Plot 3. Variables used - review_count_log, hhincome, county, pct_white

ggplot(data = coffee) +
  geom_point(mapping = aes(x=review_count_log, y=hhincome, 
                           color=pct_white), alpha=0.4) +
  scale_color_gradient(low="darkblue", high="red") +
  facet_wrap(~county)+
  ggtitle("Scatterplot: Review Count vs. Household Income")

This plot shows that the higher median household income, the higher the percentage of white people are in a tract. It also seems to indicate that the percent of white people is not so strongly associated with average rating. This plot makes the association with income and average review appear weaker as compared to the box plots.

Plot 4. Variables used - pct_pov_log, hhincome, pct_white, race.tot, review_count_log, county

pivot longer

coffee_long <- tidyr::pivot_longer(coffee, c(hhincome,pct_pov_log, pct_white, race.tot), names_to = "variable", values_to = "Value")
head(coffee_long)
facet_labels <- c("hhincome" = "Median Annual Household Income", "pct_pov_log" = "Percent Residents Under Poverty", "pct_white" = "Percent White Residents", "race.tot" = "Total Population")
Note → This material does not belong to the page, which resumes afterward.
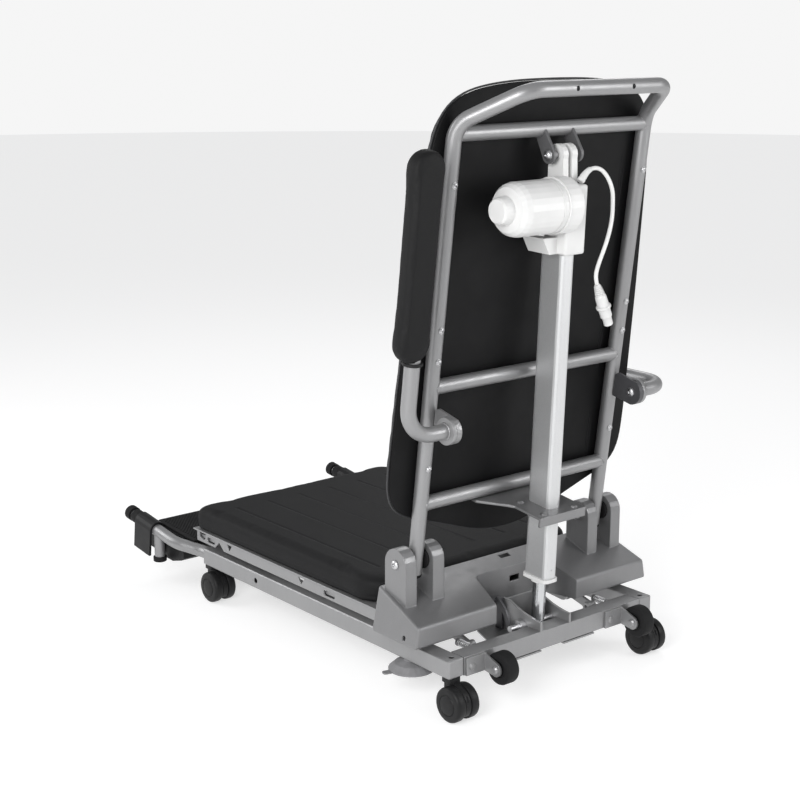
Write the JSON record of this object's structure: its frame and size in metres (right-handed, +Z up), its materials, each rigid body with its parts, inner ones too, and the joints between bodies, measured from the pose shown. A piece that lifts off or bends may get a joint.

scpl <- ggplot(coffee_long, aes(x = review_count_log, y = Value, color = county)) +
  geom_point() + 
  geom_smooth(mapping = aes(x = review_count_log, y = Value, color = county), method = "lm", se = FALSE) +
  ggtitle("Scatterplot: Review Count vs. Neighborhood Characteristics", subtitle = "Using Yelp Data from 5 Counties Around Atlanta, GA") +
  labs(x = "Review Counts Logged",  # Add x-axis label
       y = "Value") + # Add y-axis label
  stat_cor(aes(x = review_count_log, y = Value, group = variable), label.x.npc = .25,
           label.y.npc = 1.0,
           vjust = 1) +
  facet_wrap(~variable, scales = "free_y", labeller = as_labeller(facet_labels)) +
  theme(plot.title = element_text(lineheight = 1.5),  # Adjust line height
        plot.subtitle = element_text(lineheight = 1, size = 10))  # Adjust subtitle font size
print(scpl) 
## `geom_smooth()` using formula = 'y ~ x'
## Warning: The following aesthetics were dropped during statistical transformation: colour
## ℹ This can happen when ggplot fails to infer the correct grouping structure in
##   the data.
## ℹ Did you forget to specify a `group` aesthetic or to convert a numerical
##   variable into a factor?
## The following aesthetics were dropped during statistical transformation: colour
## ℹ This can happen when ggplot fails to infer the correct grouping structure in
##   the data.
## ℹ Did you forget to specify a `group` aesthetic or to convert a numerical
##   variable into a factor?
## The following aesthetics were dropped during statistical transformation: colour
## ℹ This can happen when ggplot fails to infer the correct grouping structure in
##   the data.
## ℹ Did you forget to specify a `group` aesthetic or to convert a numerical
##   variable into a factor?
## The following aesthetics were dropped during statistical transformation: colour
## ℹ This can happen when ggplot fails to infer the correct grouping structure in
##   the data.
## ℹ Did you forget to specify a `group` aesthetic or to convert a numerical
##   variable into a factor?

These last plots really shows how different the associations are when broken down by county, but among variables, none of the associations are that strong. The highest absolute value of a R coefficient is 0.28 for Percent of White Residents, while the others are less than abs 0.2. This indicates that the percentage of white residents is the strongest indicator of an increase in reviews of coffee shops. Looking at individual counties within each neighborhood characteristic allows you to draw more conclusions. For example, the plot that shows percent of white residents indicates that tracts with a higher percentage in DeKalb county does tend to increase with higher average ratings, while the other counties have a flatter regression line. The other variables mostly show flat regression lines, except in the case of DeKalb county again. There is a slight positive relationship between median income and average rating, and a slight negative relationship between residents living under poverty and average rating. This seems to say that these socioeconomic characteristics in DeKalb county are related to this one neighborhood amenity, but in the other counties, not as much.